--- START OF Given records ---

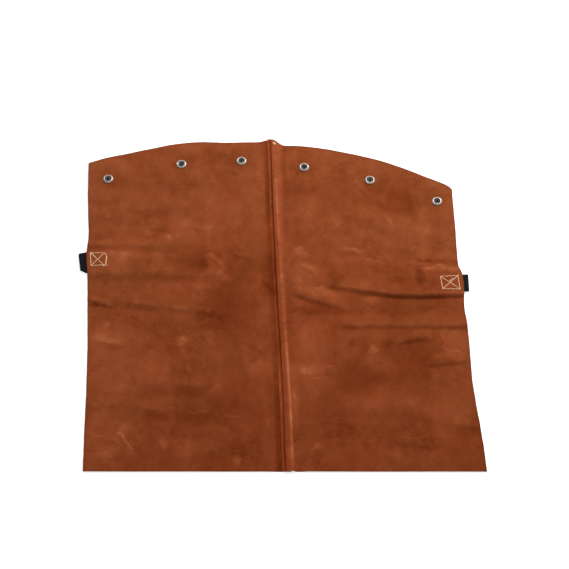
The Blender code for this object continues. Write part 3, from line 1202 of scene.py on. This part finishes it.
@dataclass(frozen=True)
class PlateFinish:
    """Bright plated steel with fine turning marks and a little dirt, painted dark as shade in the socket's
    recess.
    """

    name: str = "plated_snap"
    clean: tuple = shown(202, 187, 179)
    stained: tuple = shown(156, 142, 134)
    recess_shade: tuple = shown(48, 46, 52)
    metal: float = 0.55
    dulled: float = 0.35
    stain_depth: float = 1.2
    recess_depth: float = 0.75

    def material(self) -> bpy.types.Material:
        """Builds the finish and returns its material."""
        shader = Shader(self.name)
        stain = shader.noise(300.0, 4.0)
        # The recess, its eyelet and the wires are painted dark as shade, on duller metal.
        recess = shader.attribute("recess")
        level = 0.3 + self.stain_depth * stain + self.recess_depth * recess
        color = shader.ramp(level, ((0.1, self.clean), (0.55, self.stained), (0.95, self.recess_shade)))
        return shader.surface(
            {
                "Base Color": color,
                "Metallic": self.metal - self.dulled * recess,
                "Roughness": 0.36 + 0.5 * stain + 0.25 * recess,
                "Normal": shader.bump(shader.noise(2500.0, 2.0), 0.05, 0.3),
            }
        )


@dataclass(frozen=True)
class ThreadFinish:
    """Pale twisted sewing thread."""

    name: str = "pale_thread"
    dark: tuple = shown(190, 132, 94)
    pale: tuple = shown(240, 198, 158)

    def material(self) -> bpy.types.Material:
        """Builds the finish and returns its material."""
        shader = Shader(self.name)
        twist = shader.noise(1500.0, 3.0)
        color = shader.ramp(0.6 + 1.4 * twist, ((0.1, self.dark), (0.8, self.pale)))
        return shader.surface(
            {
                "Base Color": color,
                "Roughness": 0.7 + 0.3 * twist,
                "Normal": shader.bump(twist, 0.15, 0.6),
            }
        )


@dataclass(frozen=True)
class FloorFinish:
    """A plain white sweep, bright enough to show as plain white."""

    name: str = "white_floor"
    level: float = 0.8
    glow: float = 0.62

    def material(self) -> bpy.types.Material:
        """Builds the finish and returns its material."""
        return Shader(self.name).surface(
            {
                "Base Color": (self.level,) * 3 + (1.0,),
                "Roughness": 1.0,
                "Specular IOR Level": 0.0,
                "Emission Color": (1.0, 1.0, 1.0, 1.0),
                "Emission Strength": self.glow,
            }
        )


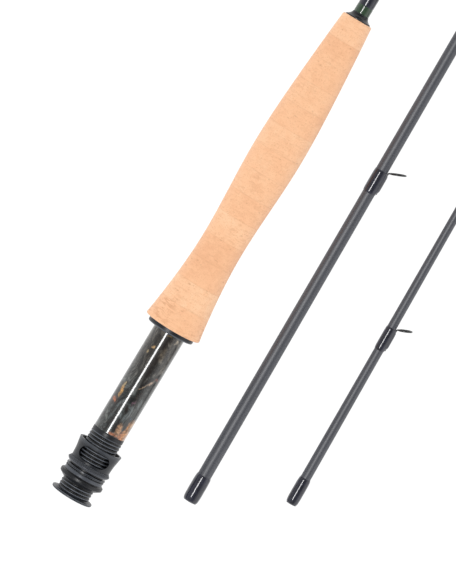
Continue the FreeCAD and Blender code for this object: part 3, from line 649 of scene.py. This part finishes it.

--- END OF Given records ---

▸ **Given exercise**:
Every line above that contains the word "scene" should be reported.

▸ **Right answer**:
The Blender code for this object continues. Write part 3, from line 1202 of scene.py on. This part finishes it.
Continue the FreeCAD and Blender code for this object: part 3, from line 649 of scene.py. This part finishes it.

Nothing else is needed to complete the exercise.